The main point of this issue is to get
Kitty to Mount Haven and give her a guided tour of the town.
As you might expect, Mount Haven turns out to be one of those
nice utopian towns with a nicely scrubbed guide where
something is clearly going horribly wrong beneath the surface.
However, we don't get to the point of finding out what the
"something" is.
Stryker doesn't get much to do this issue,
and while Mount Haven gets plenty of space to introduce
itself, we're still left in the dark as to what they're up to.
There's nothing particularly wrong with it, and the idea of
Christians setting up a refuge town for mutants isn't a bad
starting point, but the story only gets as far as hinting what
Mount Haven might really be up to.

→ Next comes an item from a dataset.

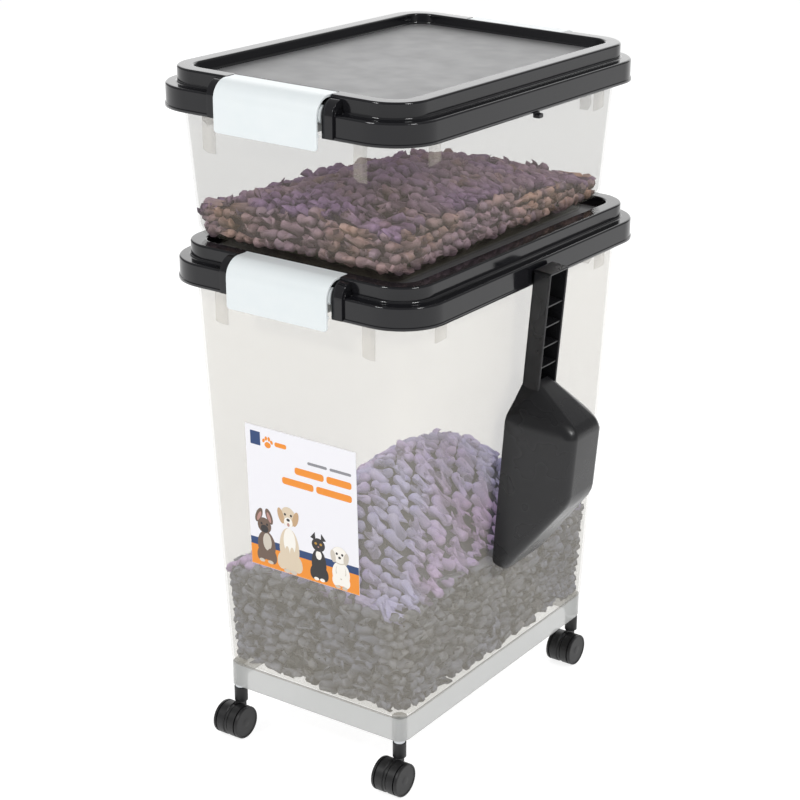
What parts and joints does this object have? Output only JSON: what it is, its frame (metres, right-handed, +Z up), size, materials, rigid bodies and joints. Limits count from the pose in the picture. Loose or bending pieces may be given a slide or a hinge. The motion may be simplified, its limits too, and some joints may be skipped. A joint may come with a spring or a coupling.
{
  "type": "pet food bin",
  "caption": "Stacking pet food storage bin: deep rolling bin and shallow bin with latching lids, a hanging scoop and swivel casters.",
  "frame": {"origin": "on the floor, under the middle of the whole set", "axes": "+Z up; -Y to the front with the label; +X to the side that the scoop hangs on"},
  "size_m": [0.3442, 0.419, 0.661],
  "materials": {
    "clear_pp": "translucent frosted polypropylene",
    "black_pp": "glossy black polypropylene",
    "milky_pp": "milky white polypropylene, satin",
    "seal_foam": "matt foam rubber",
    "label_film": "printed white film",
    "caster_nylon": "satin black nylon",
    "steel": "bright plated steel",
    "kibble": "dry baked food lumps, matt"
  },
  "bodies": {
    "lower_bin": {"lower_bin": "clear_pp", "lower_rim": "clear_pp", "front_label": "label_film", "caster_fl_stem": "steel", "caster_fl_collar": "steel", "caster_fr_stem": "steel", "caster_fr_collar": "steel", "caster_bl_stem": "steel", "caster_bl_collar": "steel", "caster_br_stem": "steel", "caster_br_collar": "steel"},
    "lower_lid": {"lower_lid": "black_pp", "lower_seal": "seal_foam"},
    "lower_front_latch": {"lower_front_latch": "milky_pp"},
    "lower_back_latch": {"lower_back_latch": "milky_pp"},
    "scoop": {"scoop": "black_pp"},
    "upper_bin": {"upper_bin": "clear_pp", "upper_rim": "clear_pp"},
    "upper_lid": {"upper_lid": "black_pp", "upper_seal": "seal_foam"},
    "upper_front_latch": {"upper_front_latch": "milky_pp"},
    "upper_back_latch": {"upper_back_latch": "milky_pp"},
    "caster_fl": {"caster_fl_hood": "caster_nylon", "caster_fl_axle": "steel"},
    "caster_fl_wheel_a": {"caster_fl_wheel_a": "caster_nylon"},
    "caster_fl_wheel_b": {"caster_fl_wheel_b": "caster_nylon"},
    "caster_fr": {"caster_fr_hood": "caster_nylon", "caster_fr_axle": "steel"},
    "caster_fr_wheel_a": {"caster_fr_wheel_a": "caster_nylon"},
    "caster_fr_wheel_b": {"caster_fr_wheel_b": "caster_nylon"},
    "caster_bl": {"caster_bl_hood": "caster_nylon", "caster_bl_axle": "steel"},
    "caster_bl_wheel_a": {"caster_bl_wheel_a": "caster_nylon"},
    "caster_bl_wheel_b": {"caster_bl_wheel_b": "caster_nylon"},
    "caster_br": {"caster_br_hood": "caster_nylon", "caster_br_axle": "steel"},
    "caster_br_wheel_a": {"caster_br_wheel_a": "caster_nylon"},
    "caster_br_wheel_b": {"caster_br_wheel_b": "caster_nylon"}
  },
  "joints": [
    {"name": "lower_lid_lift", "type": "slide", "parent": "lower_bin", "child": "lower_lid", "axis": [0, 0, 1], "range_m": [0, 0.05]},
    {"name": "lower_front_latch_hinge", "type": "hinge", "parent": "lower_lid", "child": "lower_front_latch", "pos_m": [-0.02424, -0.1798, 0.5046], "axis": [-1, 0, 0], "range_deg": [0, 80]},
    {"name": "lower_back_latch_hinge", "type": "hinge", "parent": "lower_lid", "child": "lower_back_latch", "pos_m": [-0.02424, 0.1798, 0.5046], "axis": [1, 0, 0], "range_deg": [0, 80]},
    {"name": "scoop_pull", "type": "slide", "parent": "lower_lid", "child": "scoop", "axis": [1, 0, 0], "range_m": [0, 0.04]},
    {"name": "upper_bin_lift", "type": "slide", "parent": "lower_lid", "child": "upper_bin", "axis": [0, 0, 1], "range_m": [0, 0.05]},
    {"name": "upper_lid_lift", "type": "slide", "parent": "upper_bin", "child": "upper_lid", "axis": [0, 0, 1], "range_m": [0, 0.05]},
    {"name": "upper_front_latch_hinge", "type": "hinge", "parent": "upper_lid", "child": "upper_front_latch", "pos_m": [-0.03224, -0.1798, 0.6596], "axis": [-1, 0, 0], "range_deg": [0, 80]},
    {"name": "upper_back_latch_hinge", "type": "hinge", "parent": "upper_lid", "child": "upper_back_latch", "pos_m": [-0.03224, 0.1798, 0.6596], "axis": [1, 0, 0], "range_deg": [0, 80]},
    {"name": "caster_fl_swivel", "type": "hinge", "parent": "lower_bin", "child": "caster_fl", "pos_m": [-0.11974, -0.158, 0.045], "axis": [0, 0, 1], "continuous": true},
    {"name": "caster_fl_wheel_a_spin", "type": "hinge", "parent": "caster_fl", "child": "caster_fl_wheel_a", "pos_m": [-0.11974, -0.168, 0.0165], "axis": [1, 0, 0], "continuous": true},
    {"name": "caster_fl_wheel_b_spin", "type": "hinge", "parent": "caster_fl", "child": "caster_fl_wheel_b", "pos_m": [-0.11974, -0.168, 0.0165], "axis": [1, 0, 0], "continuous": true},
    {"name": "caster_fr_swivel", "type": "hinge", "parent": "lower_bin", "child": "caster_fr", "pos_m": [0.07126, -0.158, 0.045], "axis": [0, 0, 1], "continuous": true},
    {"name": "caster_fr_wheel_a_spin", "type": "hinge", "parent": "caster_fr", "child": "caster_fr_wheel_a", "pos_m": [0.07126, -0.168, 0.0165], "axis": [1, 0, 0], "continuous": true},
    {"name": "caster_fr_wheel_b_spin", "type": "hinge", "parent": "caster_fr", "child": "caster_fr_wheel_b", "pos_m": [0.07126, -0.168, 0.0165], "axis": [1, 0, 0], "continuous": true},
    {"name": "caster_bl_swivel", "type": "hinge", "parent": "lower_bin", "child": "caster_bl", "pos_m": [-0.11974, 0.158, 0.045], "axis": [0, 0, 1], "continuous": true},
    {"name": "caster_bl_wheel_a_spin", "type": "hinge", "parent": "caster_bl", "child": "caster_bl_wheel_a", "pos_m": [-0.11974, 0.148, 0.0165], "axis": [1, 0, 0], "continuous": true},
    {"name": "caster_bl_wheel_b_spin", "type": "hinge", "parent": "caster_bl", "child": "caster_bl_wheel_b", "pos_m": [-0.11974, 0.148, 0.0165], "axis": [1, 0, 0], "continuous": true},
    {"name": "caster_br_swivel", "type": "hinge", "parent": "lower_bin", "child": "caster_br", "pos_m": [0.07126, 0.158, 0.045], "axis": [0, 0, 1], "continuous": true},
    {"name": "caster_br_wheel_a_spin", "type": "hinge", "parent": "caster_br", "child": "caster_br_wheel_a", "pos_m": [0.07126, 0.148, 0.0165], "axis": [1, 0, 0], "continuous": true},
    {"name": "caster_br_wheel_b_spin", "type": "hinge", "parent": "caster_br", "child": "caster_br_wheel_b", "pos_m": [0.07126, 0.148, 0.0165], "axis": [1, 0, 0], "continuous": true}
  ]
}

It'll read fine in
the trade paperback, but the pace is flagging a bit this
issue.
Meanwhile, the other X-Men spend a third
consecutive issue standing around on a hill talking about the
plot, and it's probably time to move them along. Again,
it's not that any of this material is bad in itself, it's just
the pacing that seems a little off. Well, that and the
extraordinary leaps of logic which Sage is allowed to make in
order to get her to the correct conclusion.
It's an okay issue, but it doesn't really
live up to the promise of some of the earlier parts of this
storyline, and it's a bit on the slow side. Still,
that's not unusual in stories of this length.